One hundred percent Japanese kimonos are almost impossible to find anymore. In the 1990s, Japan's troubled textile industry successfully lobbied the government to embrace globalization by opening the long-protected domestic silk industry to foreign competition. With its higher cost structure, Japanese silk thread, although considered extremely fine, is at least 20 times the average price of Chinese, Brazilian or Southeast Asian silk. As tariffs dropped and cheaper imports became widely available, the Japanese silk industry collapsed, leaving only two small factories to produce tiny quantities of inaccessibly priced thread.
"I am making kimonos more cheaply, but they are not cheap kimonos," Kawamura said. His best Chinese-made obi sell for an average of $8,000, about the same as obi made in Japan. "It was only the Japanese silk companies that said Chinese silk wasn't good."
"The kimono is not just about our country," he added. "It is about the Japanese race -- our daily rituals, our history, our religion, about who we are as a people. We have to do anything we can to protect the kimono, even if that means making them overseas."
Two Old Masters
On a brisk morning last month, 102-year-old Yasujiro Yamaguchi raided his closets.
A multicolored rain of silk -- pieces of the kimonos and obi he has woven over the decades -- poured onto the low-rise dining table. Samples of his work are on display at London's Victoria and Albert Museum; others are housed in museums in Stockholm and Paris. He wove 10 table centerpieces for Gen. Douglas MacArthur as a goodbye gift when the American left Japan in 1951.
"Here," he said, lifting up a salmon-toned fabric depicting the first daffodils of spring, a pattern he gave to Princess Diana. "She was visiting Kyoto, and I presented her with a more elaborate one, but she saw this one, a bit more subdued, and asked for it, too. How could I refuse?"

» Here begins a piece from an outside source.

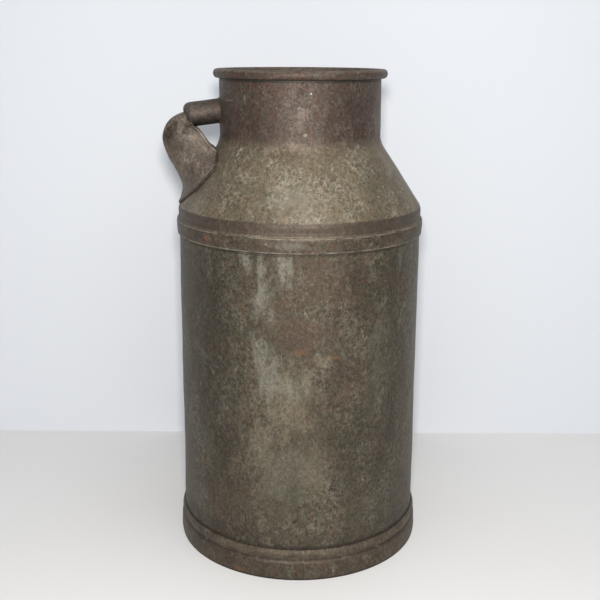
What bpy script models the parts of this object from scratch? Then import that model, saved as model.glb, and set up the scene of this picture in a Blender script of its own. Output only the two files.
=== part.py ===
"""A tinned-steel milk can: body, cone breast, wired neck, hoops, dished bottom and one hooded side handle.

Metres, +Z up, standing on z = 0. The handle points along -X. The can's own axis is parallel to Z and a
little to +X of the origin, so that the origin is the middle of the whole object's footprint.
Turned pieces are outlines in (radius, height), spun round the can's axis.
"""

import math

import bmesh
import bpy
from mathutils import Matrix, Vector

# Overall sizes
CAN_HEIGHT = 0.5296
BODY_RADIUS = 0.1331
NECK_RADIUS = 0.0877
NECK_HEIGHT = 0.0772
CONE_HEIGHT = 0.0712

# Sheet thicknesses, and the clearance between pieces that touch
BODY_SHEET = 0.0009
BREAST_SHEET = 0.0009
NECK_SHEET = 0.0010
BOTTOM_SHEET = 0.0010
GRIP_SHEET = 0.0012
HOOD_SHEET = 0.0015
GAP = 0.0003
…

Yamaguchi's small wooden workshop sits on a quiet street in Nishijin. But there was a time not so long ago when the world outside was filled with the colors now lighting up his dining table.
"The women, and men too, would come to Nishijin in kimonos to order more kimonos," he said. "The color! They would fill the streets with their color, and leave so much cash that we used rulers to count the stacks of yen because it was faster that way. Those were the days when the sounds of working looms were everywhere"
He grew quiet, glancing out his window. "But now, Nishijin is gray."
Many kimono makers who were once regarded as legends have left the business. Yamaguchi's brother, Itaro, who turns 105 on Dec. 18, spent his younger days as one of the district's most formidable kimono entrepreneurs. But he handed off his business to his eldest son, who has also largely shifted production to China. Itaro now spends his days obsessively working with local weavers on a remarkable re-creation in silk of the four original "Tale of Genji" scrolls.
"I wanted to leave something for future generations to see," he said, one of the extraordinarily detailed scrolls unfurled at his home, a few minutes from Nishijin. "I just want to show them what we were capable of."
Only a few blocks from Yasujiro Yamaguchi's workshop in the heart of Nishijin, more and more stores selling Western-style wedding dresses have popped up in recent years. Yamaguchi himself came face to face with changing tastes two years ago when one of his own granddaughters wore a Western dress at her wedding reception instead of an uchikake, or traditional bridal kimono.
"It cannot be helped," he said. "All we can do now is keep trying to make kimonos so beautiful that they will no longer be able to resist it. What choice do we have?"